Ye who are disappointed in the Supreme Court this term, take heart: Its plainly wrong decision in the housing case from Texas, handed down last week, was not as bad as it might have been.
“The underlying dispute” in Texas Department of Housing and Community Affairs v. Inclusive Communities Project, wrote Justice Anthony Kennedy for a five-member majority that included the four judicial liberals, “concerns where housing for low-income persons should be constructed in Dallas, Texas—that is, whether the housing should be built in the inner city or in the suburbs.”
The federal government provides low-income housing tax credits. The Texas Department of Housing and Community Affairs distributes them to developers, thus affecting where low-income housing is built. The Inclusive Communities Project (ICP), a Dallas nonprofit that assists low-income families in finding affordable housing, sued the department, charging that its allocation of credits violated the antidiscrimination provisions of the Fair Housing Act of 1968 (FHA).

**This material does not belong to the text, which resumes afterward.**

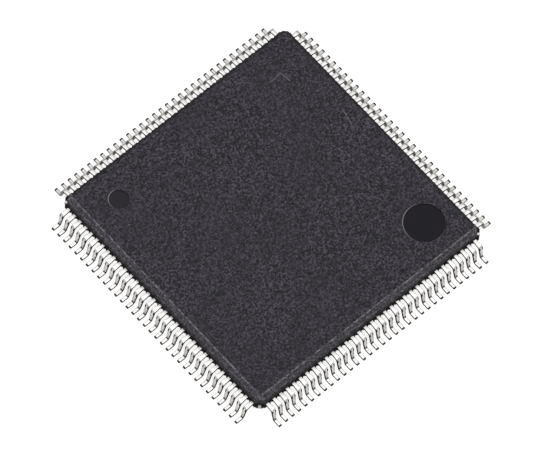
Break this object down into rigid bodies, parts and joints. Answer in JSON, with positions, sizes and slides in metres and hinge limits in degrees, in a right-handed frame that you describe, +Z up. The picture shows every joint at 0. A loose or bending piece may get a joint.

That statute plainly forbids the disparate treatment of individuals because of their race. But the Supreme Court before now had never ruled on whether the law also prohibits “disparate impact”—in which a practice neutral on its face and nondiscriminatory in its intent has a disproportionate effect, statistically discerned, on some racial or other protected group. To prevail, a defendant must then show some degree of “necessity” for the practice.
The case brought by the Dallas nonprofit alleged disparate impact, the claim being that the Texas housing department granted too many credits for housing in mainly black inner-city areas and too few in mainly white suburban neighborhoods. The question before the justices was whether the FHA authorizes disparate impact claims, and the Kennedy majority held that it does.
Justice Samuel Alito wrote the 35-page dissent, joined by Chief Justice John Roberts and Justices Antonin Scalia and Clarence Thomas. “The Fair Housing Act does not create disparate impact liability,” said Alito, “nor do this Court’s precedents.” Alito’s handling of the text of the statute (including the 1988 amendments) and his reading of the precedents were so compelling that Kennedy referred to Alito’s opinion as “well stated.” Perhaps Kennedy knew that Alito had the better argument.
But Kennedy’s opinion is not terrible. While he affirms the disparate impact approach currently taken by civil rights agencies and the lower courts, he doesn’t seek to expand it. Quite the opposite: He wants it to operate under certain limitations.
He writes that disparate impact liability “has always been properly limited in key respects that avoid the serious constitutional questions that might arise under the FHA, for instance, if such liability were imposed based solely on a showing of a statistical disparity.” Whether that is true or not—whether disparate impact has always been so limited—Kennedy is saying it should be.
Likewise, he writes, “Difficult questions might arise if disparate-impact liability under the FHA caused race to be used and considered in a pervasive and explicit manner to justify governmental or private actions that, in fact, tend to perpetuate race-based considerations rather than move beyond them.” Kennedy addresses the courts in particular, telling them to “avoid interpreting disparate impact liability to be so expansive as to inject racial considerations into every housing decision.” He adds that when courts do find liability, their remedial orders “must be consistent with the Constitution.”
And there’s more on this theme of limitations: Kennedy says that “if the specter of disparate-impact litigation causes private developers to no longer construct or renovate housing units for low-income individuals, then the FHA would have undermined its own purpose as well as the free-market system.” Moreover, governmental entities “must not be prevented”—by disparate impact claims—“from achieving legitimate objectives, such as ensuring compliance with health and safety codes.”